So went to go a relative who has some stuff that seems to do the job as they have a caravan site they have all sorts of machinery such as ride on lawnmowers to tractors and dumper trucks (this one had a massive bolt in the tyre and it fixed that :thumb, we pulled out the nail, pumped the stuff in, reflated the tyre, drove it round the site and came back and inflated it to the correct pressure and that was the end of the trouble. Apparently it stays as a liquid in the tyre and only when exposed to air does it go solid to seal it. Only potential downside is you need to tell the tyre fitter that its in the tyre as could be messy when it comes to removing the tyre. Royal mail are supposed to be a big user of it on their vehicles.


----------



## baxlin (Oct 8, 2007)

Not sure I'd be happy relying on liquid sealant plugging a hole in my tyre on a modern normal usage car, let alone a 'spiritedly driven' one.

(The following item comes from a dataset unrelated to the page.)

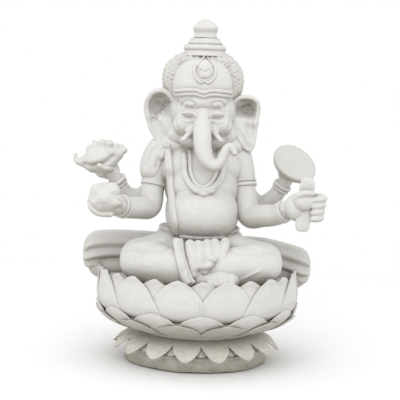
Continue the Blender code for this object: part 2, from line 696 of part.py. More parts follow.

All the users listed in the previous post are 'on-site' or plant vehicles, and the Royal Mail 4-wheeler vans are stop/start local use vehicles, all with little danger in the event of a tyre failure.


----------



## Cookies (Dec 10, 2008)

Having a liquid inside your tyre is bound to make it difficult to balance. It'd probably be grand for cars and vans that just do local deliveries, but get up to speed and I suspect that you may be able to feel it. 

Cooks


----------



## ffrs1444 (Jun 7, 2008)

On my 12 plate 51000miles never had a flat work car 63 plate 135000 miles also never a flat your very unlucky.


----------



## steelghost (Aug 20, 2015)

I feel your pain SB, a few years ago we somehow managed to have three punctures in a year, all were ruined (driven on flat) and so had to be replaced. At least that car had a full size alloy spare!


----------



## Christian6984 (Dec 20, 2007)

Cookies said:


> Having a liquid inside your tyre is bound to make it difficult to balance. It'd probably be grand for cars and vans that just do local deliveries, but get up to speed and I suspect that you may be able to feel it.
> 
> Cooks


Cant say I've noticed a difference even on the motorway. Puncture would have been borderline non repairable and imagine most places wouldn't do it if you saw where it was. Saying that its not a performance car its a little hatchback and the tyres where cheap ones from when i bought it, they don't seem to wear hardly at all, glad it wasn't the nearly new Hankooks on the front. If i trailed the motorways everyday then i would probably think differently and just replace.


----------



## heavyd (Jun 11, 2006)

I've had one in each of my rear tyres in the last 3 weeks on my m135i...
I was wondering if it was sabotage:wall:


----------



## SadlyDistracted (Jan 18, 2013)

It's not fun and is damned annoying unless the tyre's well worn / just about bald on the axle.
My deepest sympathy!

Something to be said for our crappy roads and their negligent maintenance and a councils etc using the private motorist as the road cleaners.


----------